Your instructions =
Copy each line holding the string "object".

Material supplied =
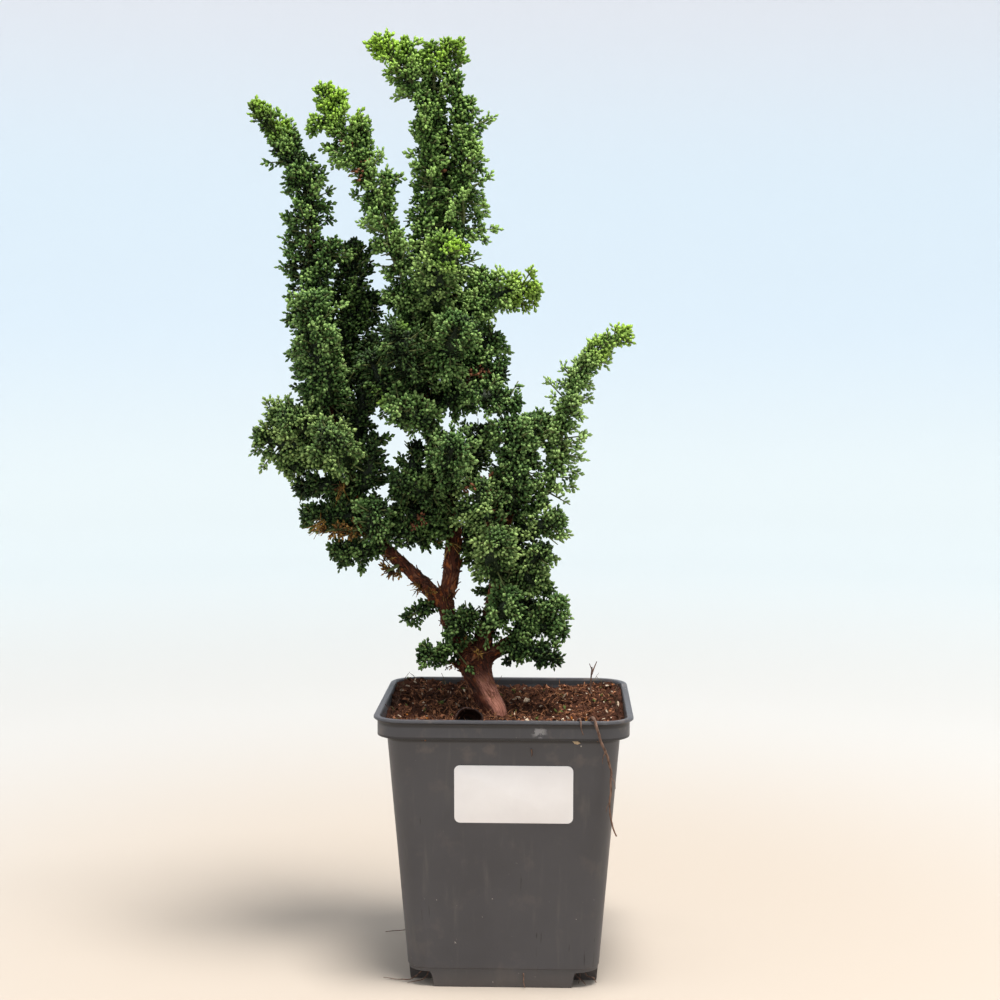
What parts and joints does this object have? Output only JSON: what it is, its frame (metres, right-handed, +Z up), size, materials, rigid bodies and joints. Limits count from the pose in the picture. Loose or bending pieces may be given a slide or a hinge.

--

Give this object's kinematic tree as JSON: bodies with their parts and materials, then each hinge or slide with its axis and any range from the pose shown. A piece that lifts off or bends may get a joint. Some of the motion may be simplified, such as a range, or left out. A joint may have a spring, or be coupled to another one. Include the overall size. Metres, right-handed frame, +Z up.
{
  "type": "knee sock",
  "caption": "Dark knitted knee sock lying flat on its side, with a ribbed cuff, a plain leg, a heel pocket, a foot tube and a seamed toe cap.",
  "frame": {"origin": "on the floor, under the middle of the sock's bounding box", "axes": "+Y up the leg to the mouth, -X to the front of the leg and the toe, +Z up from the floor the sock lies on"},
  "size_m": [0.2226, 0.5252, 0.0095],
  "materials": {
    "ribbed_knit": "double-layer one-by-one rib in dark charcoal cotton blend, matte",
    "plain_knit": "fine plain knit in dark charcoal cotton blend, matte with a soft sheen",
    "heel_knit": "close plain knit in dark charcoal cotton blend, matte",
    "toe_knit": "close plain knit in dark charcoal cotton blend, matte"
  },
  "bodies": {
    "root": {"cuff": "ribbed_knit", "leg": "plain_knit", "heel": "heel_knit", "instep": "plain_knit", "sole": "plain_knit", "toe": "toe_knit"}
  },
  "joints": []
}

Problem solution =
What parts and joints does this object have? Output only JSON: what it is, its frame (metres, right-handed, +Z up), size, materials, rigid bodies and joints. Limits count from the pose in the picture. Loose or bending pieces may be given a slide or a hinge.
Give this object's kinematic tree as JSON: bodies with their parts and materials, then each hinge or slide with its axis and any range from the pose shown. A piece that lifts off or bends may get a joint. Some of the motion may be simplified, such as a range, or left out. A joint may have a spring, or be coupled to another one. Include the overall size. Metres, right-handed frame, +Z up.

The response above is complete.